Hoy por la mañana he decidido plantarle cara al frío, me he puesto
la chaqueta de cuero, las botas, y he salido de casa corriendo. He pasado por
la peluquería, dicen que ahora no, mejor para esta tarde, pero yo esta tarde no
puedo. He entrado en otra, lo mismo. A la tercera va la vencida. Qué quieres, me
pregunta una señorita teñida de rubia que lleva una bata blanca, qué voy a
querer, un corte de pelo... Aviso y el que avisa no es traidor aunque suene a
amenaza, lo quiero bien corto y de punta, se lleve o no, me da igual. Y corta:
tris, tras, tris, tras.

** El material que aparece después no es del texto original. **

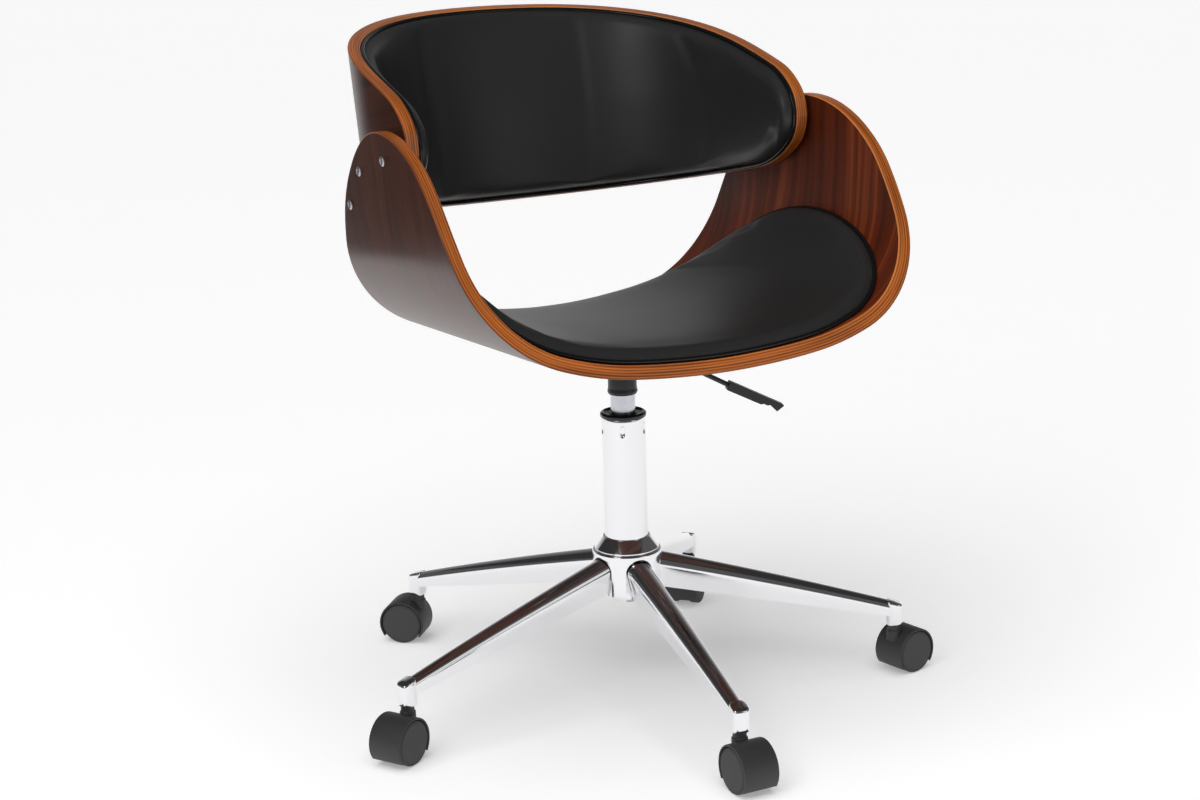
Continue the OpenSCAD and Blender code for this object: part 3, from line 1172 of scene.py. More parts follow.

Mientras tanto veo caer la nieve a través de la ventana
–tímidamente, eso sí-, no va a cuajar, si eso lo sabe un tonto, que estamos en
Pucela, hombre por Dios. Y en mi cabeza, más que mía, la de un pelele, me dejo
hacer, es tan fácil... la peluquera se aprovecha de mi debilidad y me aplica
una especie de ungüento en el cabello, se está jugando la vida, a mi nadie me
pone pomadas ni pegamentos capilares, qué manía, dice que el producto es bueno
y poco adherente, eso dicen todas y luego sales de la peluquería con el cabello
más sucio que cuando entraste, pero el caso es que aquí se está tan bien... Me
gusta que me atusen el pelo y me acaricien la espalda. La señorita, por lo
pronto y por lo que le pago, sólo me revuelve
el cabello con los dedos. Salgo a la calle con el pelo adherido a la cabeza como si me
hubiese lamido una vaca, naturalmente a gusto de la peluquera, faltaría más… y busco
a alguien que me acaricie la espalda. Pagando aunque sea.